* _RECORDS FOR THE TASK_:
---------------

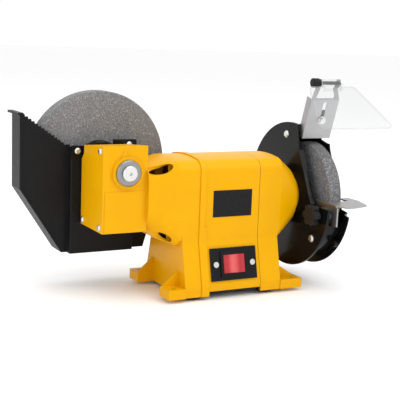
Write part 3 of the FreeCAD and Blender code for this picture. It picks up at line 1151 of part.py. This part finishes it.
def star_knob():
    """Six-lobed hand knob with a hub."""
    right = guard_x - 0.4
    body = Part.makeCylinder(11, 10, V(right - 14, bolt_y, bolt_z), V(1, 0, 0))
    for index in range(6):
        angle = math.radians(60 * index)
        lobe = Part.makeCylinder(4.5, 10,
                                 V(right - 14, bolt_y + 10.5 * math.cos(angle),
                                   bolt_z + 10.5 * math.sin(angle)), V(1, 0, 0))
        body = body.fuse(lobe)
    hub = Part.makeCylinder(8, 5, V(right - 5, bolt_y, bolt_z), V(1, 0, 0))
    return body.fuse(hub).removeSplitter().cut(Part.makeCylinder(size("rest_bolt_radius") + 0.08, 12,
                                                                 V(right - 11, bolt_y, bolt_z), V(1, 0, 0)))


node("rest_knob", feature("RestKnob", star_knob()))

# ------------------------------------------------------------------ switch, label and gland
plate_blank = panel_box("PlateBlank", ("switch_wide", "2.5", "switch_tall"), (0, -2.5, 0))
plate_window = panel_box("PlateWindow", ("rocker_wide + 7.4", "20", "rocker_tall + 5.4"), (0, -10, 0))
plate_screw_holes = [panel_rod(f"PlateScrewHole{index}", "1.9", "10", (side * PANEL_SCREW_X, -6, 0))
                     for index, side in enumerate((-1, 1))]
node("switch_plate", cut("SwitchPlate", plate_blank, plate_window, *plate_screw_holes))
frame_body = panel_box("FrameBody", ("rocker_wide + 7", "22", "rocker_tall + 5"), (0, -2.6, 0))
frame_rim = panel_box("FrameRim", ("rocker_wide + 11", "2.1", "rocker_tall + 9"), (0, -4.6, 0))
frame_well = panel_box("FrameWell", ("rocker_wide + 3", "15", "rocker_tall + 1"), (0, -5, 0))
frame_pins = []
for name, low in (("Low", "-rocker_tall / 2 - 1.2"), ("High", "rocker_tall / 2 - 1.0")):
    pin = doc.addObject("Part::Cylinder", f"PivotPin{name}")
    pin.Radius = 1.4
    pin.Height = 2.2
    frame_pins.append(on_panel(pin, 0, 1.5, size(low)))
node("switch_body", fuse("SwitchBody",
                         cut("FrameShell", fuse("FrameRaw", frame_body, frame_rim), frame_well),
                         *frame_pins))
ROCK = 9.0
rocker_half = size("rocker_wide") / 2
rocker_blank = prism("RockerBlank", "XY", [
    (f"{-rocker_half}", "-5.5"), ("0", "-3"), (f"{rocker_half}", "-5.5"), (f"{rocker_half - 1.5}", "1"),
    ("4", "4"), ("-4", "4"),
    (f"{1.5 - rocker_half}", "1")], "rocker_tall")
for letter in "xyz":
    rocker_blank.setExpression(f"Placement.Base.{letter}", None)
rocker_blank.Placement = PANEL.multiply(FreeCAD.Placement(V(0, 1.5, 0),
                                                          FreeCAD.Rotation(V(0, 0, 1), -ROCK)).multiply(
    FreeCAD.Placement(V(0, -1.5, 0), FreeCAD.Rotation())))
rocker_bore = doc.addObject("Part::Cylinder", "RockerBore")
rocker_bore.Radius = 1.5
rocker_bore.Height = 60
rocker_bore.Placement = PANEL.multiply(FreeCAD.Placement(V(0, 1.5, -30), FreeCAD.Rotation()))
node("rocker", cut("Rocker", rocker_blank, rocker_bore))


def panel_screw(name, side):
    shank = panel_rod(name + "Shank", "1.7", "9", (side * PANEL_SCREW_X, -3, 0))
    head = panel_rod(name + "Head", "3.9", "2", (side * PANEL_SCREW_X, -4.5, 0))
    return fuse(name, shank, head)


group("switch_plate_screws", [panel_screw("PanelScrewLeft", -1), panel_screw("PanelScrewRight", 1)])
node("label_plate", box("Label", ("59", "0.6", "36"),
                        ("seam_left + 20", "-motor_half_depth - 0.6", "axis_height - 18")))
gland_flange = panel_rod("GlandFlange", "11", "3", (0, -3, 0), REAR_PANEL)
gland_neck = panel_rod("GlandNeck", "7.8", "12", (0, -1, 0), REAR_PANEL)
gland_tail = doc.addObject("Part::Cone", "GlandTail")
gland_tail.Radius1 = 8
gland_tail.Radius2 = 5.5
gland_tail.Height = 16
gland_tail.Placement = REAR_PANEL.multiply(FreeCAD.Placement(V(0, -2, 0), FreeCAD.Rotation(V(1, 0, 0), 90)))
gland_bore = panel_rod("GlandBore", "3.8", "60", (0, -30, 0), REAR_PANEL)
node("cable_gland", cut("Gland", fuse("GlandRaw", gland_flange, gland_neck, gland_tail), gland_bore))

# ------------------------------------------------------------------ check and write
doc.recompute()
for item in doc.Objects:
    if "Invalid" in item.State or "Error" in item.State:
        raise RuntimeError(f"{item.Name} failed: {item.State}")
for label, item in NODES.items():
    if item.Shape.isNull() or not item.Shape.isValid():
        raise RuntimeError(f"{label} has no valid shape")
os.makedirs("parts", exist_ok=True)
to_lugs = V(0, 0, -size("foot_under"))
for label, item in NODES.items():
    shape = item.Shape.copy()
    shape.translate(to_lugs)
    shape.exportStep(f"parts/{label}.step")
print(len(NODES), "sub-parts written")
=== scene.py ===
import math

import bpy
from mathutils import Matrix, Vector


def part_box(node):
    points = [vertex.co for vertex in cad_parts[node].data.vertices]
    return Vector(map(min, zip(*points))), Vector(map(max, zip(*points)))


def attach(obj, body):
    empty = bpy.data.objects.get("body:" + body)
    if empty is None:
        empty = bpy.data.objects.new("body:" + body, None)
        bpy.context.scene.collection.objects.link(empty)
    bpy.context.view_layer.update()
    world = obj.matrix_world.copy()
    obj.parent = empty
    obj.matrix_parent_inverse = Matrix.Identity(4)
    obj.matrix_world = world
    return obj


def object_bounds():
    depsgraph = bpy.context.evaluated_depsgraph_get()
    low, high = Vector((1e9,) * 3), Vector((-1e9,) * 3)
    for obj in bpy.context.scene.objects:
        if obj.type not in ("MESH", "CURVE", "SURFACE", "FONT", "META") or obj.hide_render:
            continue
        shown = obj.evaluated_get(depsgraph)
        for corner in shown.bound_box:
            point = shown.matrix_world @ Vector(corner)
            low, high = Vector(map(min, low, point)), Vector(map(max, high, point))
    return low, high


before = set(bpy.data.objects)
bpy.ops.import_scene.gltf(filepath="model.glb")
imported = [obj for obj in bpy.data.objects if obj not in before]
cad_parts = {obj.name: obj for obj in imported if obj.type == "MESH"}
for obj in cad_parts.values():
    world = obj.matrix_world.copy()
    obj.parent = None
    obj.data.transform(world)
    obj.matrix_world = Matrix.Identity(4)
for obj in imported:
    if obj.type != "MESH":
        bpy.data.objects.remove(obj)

cad_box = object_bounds()
bpy.ops.object.select_all(action="DESELECT")
MM = 0.001
PER_METRE = 1000.0
COAT_ROUGHNESS = 0.06
SMOOTH_ANGLE = 0.6
SAME_SCREW = 0.009

# ---------------------------------------------------------------- yellow castings
# Two end castings, the centre housing and the gearbox cover are die cast and
# enamelled in a glossy warm yellow.  Its edges carry a painted highlight, a lighter
# yellow where light would catch them; the enamel has a faint orange peel, and a dark
# hairline shows where the right casting meets the housing.


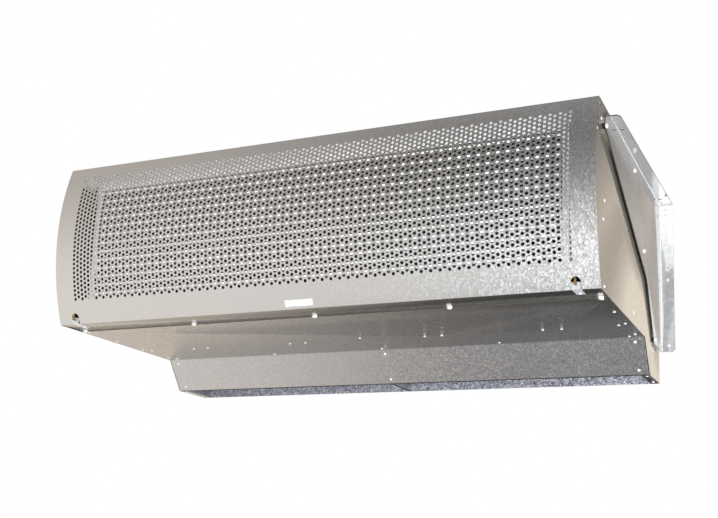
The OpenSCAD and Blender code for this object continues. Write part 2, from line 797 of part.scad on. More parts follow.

---------------

* _WORK TO COMPLETE_:
Extract all of the data exactly as written.

* _ANSWER TO THE PROBLEM_:
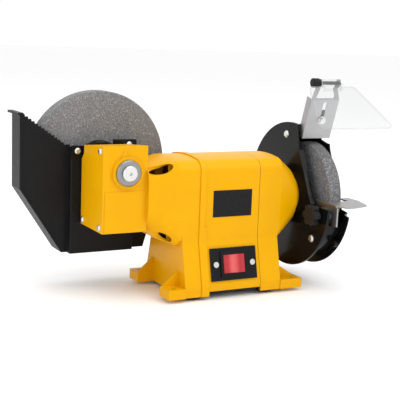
Write part 3 of the FreeCAD and Blender code for this picture. It picks up at line 1151 of part.py. This part finishes it.
def star_knob():
    """Six-lobed hand knob with a hub."""
    right = guard_x - 0.4
    body = Part.makeCylinder(11, 10, V(right - 14, bolt_y, bolt_z), V(1, 0, 0))
    for index in range(6):
        angle = math.radians(60 * index)
        lobe = Part.makeCylinder(4.5, 10,
                                 V(right - 14, bolt_y + 10.5 * math.cos(angle),
                                   bolt_z + 10.5 * math.sin(angle)), V(1, 0, 0))
        body = body.fuse(lobe)
    hub = Part.makeCylinder(8, 5, V(right - 5, bolt_y, bolt_z), V(1, 0, 0))
    return body.fuse(hub).removeSplitter().cut(Part.makeCylinder(size("rest_bolt_radius") + 0.08, 12,
                                                                 V(right - 11, bolt_y, bolt_z), V(1, 0, 0)))


node("rest_knob", feature("RestKnob", star_knob()))

# ------------------------------------------------------------------ switch, label and gland
plate_blank = panel_box("PlateBlank", ("switch_wide", "2.5", "switch_tall"), (0, -2.5, 0))
plate_window = panel_box("PlateWindow", ("rocker_wide + 7.4", "20", "rocker_tall + 5.4"), (0, -10, 0))
plate_screw_holes = [panel_rod(f"PlateScrewHole{index}", "1.9", "10", (side * PANEL_SCREW_X, -6, 0))
                     for index, side in enumerate((-1, 1))]
node("switch_plate", cut("SwitchPlate", plate_blank, plate_window, *plate_screw_holes))
frame_body = panel_box("FrameBody", ("rocker_wide + 7", "22", "rocker_tall + 5"), (0, -2.6, 0))
frame_rim = panel_box("FrameRim", ("rocker_wide + 11", "2.1", "rocker_tall + 9"), (0, -4.6, 0))
frame_well = panel_box("FrameWell", ("rocker_wide + 3", "15", "rocker_tall + 1"), (0, -5, 0))
frame_pins = []
for name, low in (("Low", "-rocker_tall / 2 - 1.2"), ("High", "rocker_tall / 2 - 1.0")):
    pin = doc.addObject("Part::Cylinder", f"PivotPin{name}")
    pin.Radius = 1.4
    pin.Height = 2.2
    frame_pins.append(on_panel(pin, 0, 1.5, size(low)))
node("switch_body", fuse("SwitchBody",
                         cut("FrameShell", fuse("FrameRaw", frame_body, frame_rim), frame_well),
                         *frame_pins))
ROCK = 9.0
rocker_half = size("rocker_wide") / 2
rocker_blank = prism("RockerBlank", "XY", [
    (f"{-rocker_half}", "-5.5"), ("0", "-3"), (f"{rocker_half}", "-5.5"), (f"{rocker_half - 1.5}", "1"),
    ("4", "4"), ("-4", "4"),
    (f"{1.5 - rocker_half}", "1")], "rocker_tall")
for letter in "xyz":
    rocker_blank.setExpression(f"Placement.Base.{letter}", None)
rocker_blank.Placement = PANEL.multiply(FreeCAD.Placement(V(0, 1.5, 0),
                                                          FreeCAD.Rotation(V(0, 0, 1), -ROCK)).multiply(
    FreeCAD.Placement(V(0, -1.5, 0), FreeCAD.Rotation())))
rocker_bore = doc.addObject("Part::Cylinder", "RockerBore")
rocker_bore.Radius = 1.5
rocker_bore.Height = 60
rocker_bore.Placement = PANEL.multiply(FreeCAD.Placement(V(0, 1.5, -30), FreeCAD.Rotation()))
node("rocker", cut("Rocker", rocker_blank, rocker_bore))


def panel_screw(name, side):
    shank = panel_rod(name + "Shank", "1.7", "9", (side * PANEL_SCREW_X, -3, 0))
    head = panel_rod(name + "Head", "3.9", "2", (side * PANEL_SCREW_X, -4.5, 0))
    return fuse(name, shank, head)


group("switch_plate_screws", [panel_screw("PanelScrewLeft", -1), panel_screw("PanelScrewRight", 1)])
node("label_plate", box("Label", ("59", "0.6", "36"),
                        ("seam_left + 20", "-motor_half_depth - 0.6", "axis_height - 18")))
gland_flange = panel_rod("GlandFlange", "11", "3", (0, -3, 0), REAR_PANEL)
gland_neck = panel_rod("GlandNeck", "7.8", "12", (0, -1, 0), REAR_PANEL)
gland_tail = doc.addObject("Part::Cone", "GlandTail")
gland_tail.Radius1 = 8
gland_tail.Radius2 = 5.5
gland_tail.Height = 16
gland_tail.Placement = REAR_PANEL.multiply(FreeCAD.Placement(V(0, -2, 0), FreeCAD.Rotation(V(1, 0, 0), 90)))
gland_bore = panel_rod("GlandBore", "3.8", "60", (0, -30, 0), REAR_PANEL)
node("cable_gland", cut("Gland", fuse("GlandRaw", gland_flange, gland_neck, gland_tail), gland_bore))

# ------------------------------------------------------------------ check and write
doc.recompute()
for item in doc.Objects:
    if "Invalid" in item.State or "Error" in item.State:
        raise RuntimeError(f"{item.Name} failed: {item.State}")
for label, item in NODES.items():
    if item.Shape.isNull() or not item.Shape.isValid():
        raise RuntimeError(f"{label} has no valid shape")
os.makedirs("parts", exist_ok=True)
to_lugs = V(0, 0, -size("foot_under"))
for label, item in NODES.items():
    shape = item.Shape.copy()
    shape.translate(to_lugs)
    shape.exportStep(f"parts/{label}.step")
print(len(NODES), "sub-parts written")
=== scene.py ===
import math

import bpy
from mathutils import Matrix, Vector


def part_box(node):
    points = [vertex.co for vertex in cad_parts[node].data.vertices]
    return Vector(map(min, zip(*points))), Vector(map(max, zip(*points)))


def attach(obj, body):
    empty = bpy.data.objects.get("body:" + body)
    if empty is None:
        empty = bpy.data.objects.new("body:" + body, None)
        bpy.context.scene.collection.objects.link(empty)
    bpy.context.view_layer.update()
    world = obj.matrix_world.copy()
    obj.parent = empty
    obj.matrix_parent_inverse = Matrix.Identity(4)
    obj.matrix_world = world
    return obj


def object_bounds():
    depsgraph = bpy.context.evaluated_depsgraph_get()
    low, high = Vector((1e9,) * 3), Vector((-1e9,) * 3)
    for obj in bpy.context.scene.objects:
        if obj.type not in ("MESH", "CURVE", "SURFACE", "FONT", "META") or obj.hide_render:
            continue
        shown = obj.evaluated_get(depsgraph)
        for corner in shown.bound_box:
            point = shown.matrix_world @ Vector(corner)
            low, high = Vector(map(min, low, point)), Vector(map(max, high, point))
    return low, high


before = set(bpy.data.objects)
bpy.ops.import_scene.gltf(filepath="model.glb")
imported = [obj for obj in bpy.data.objects if obj not in before]
cad_parts = {obj.name: obj for obj in imported if obj.type == "MESH"}
for obj in cad_parts.values():
    world = obj.matrix_world.copy()
    obj.parent = None
    obj.data.transform(world)
    obj.matrix_world = Matrix.Identity(4)
for obj in imported:
    if obj.type != "MESH":
        bpy.data.objects.remove(obj)

cad_box = object_bounds()
bpy.ops.object.select_all(action="DESELECT")
MM = 0.001
PER_METRE = 1000.0
COAT_ROUGHNESS = 0.06
SMOOTH_ANGLE = 0.6
SAME_SCREW = 0.009

# ---------------------------------------------------------------- yellow castings
# Two end castings, the centre housing and the gearbox cover are die cast and
# enamelled in a glossy warm yellow.  Its edges carry a painted highlight, a lighter
# yellow where light would catch them; the enamel has a faint orange peel, and a dark
# hairline shows where the right casting meets the housing.


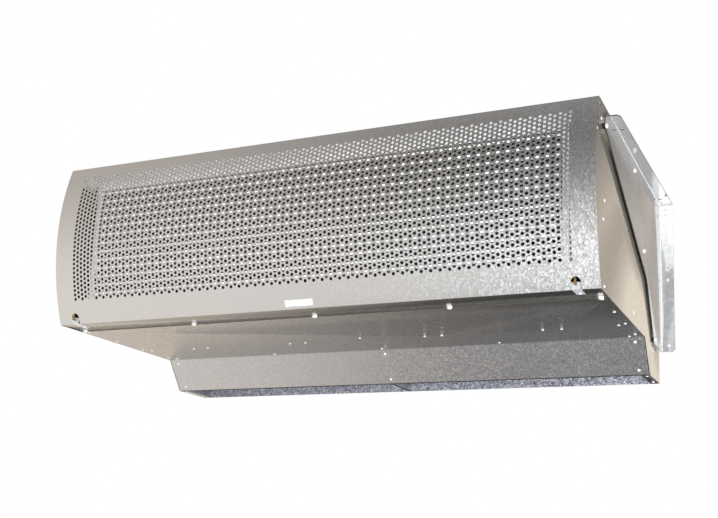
The OpenSCAD and Blender code for this object continues. Write part 2, from line 797 of part.scad on. More parts follow.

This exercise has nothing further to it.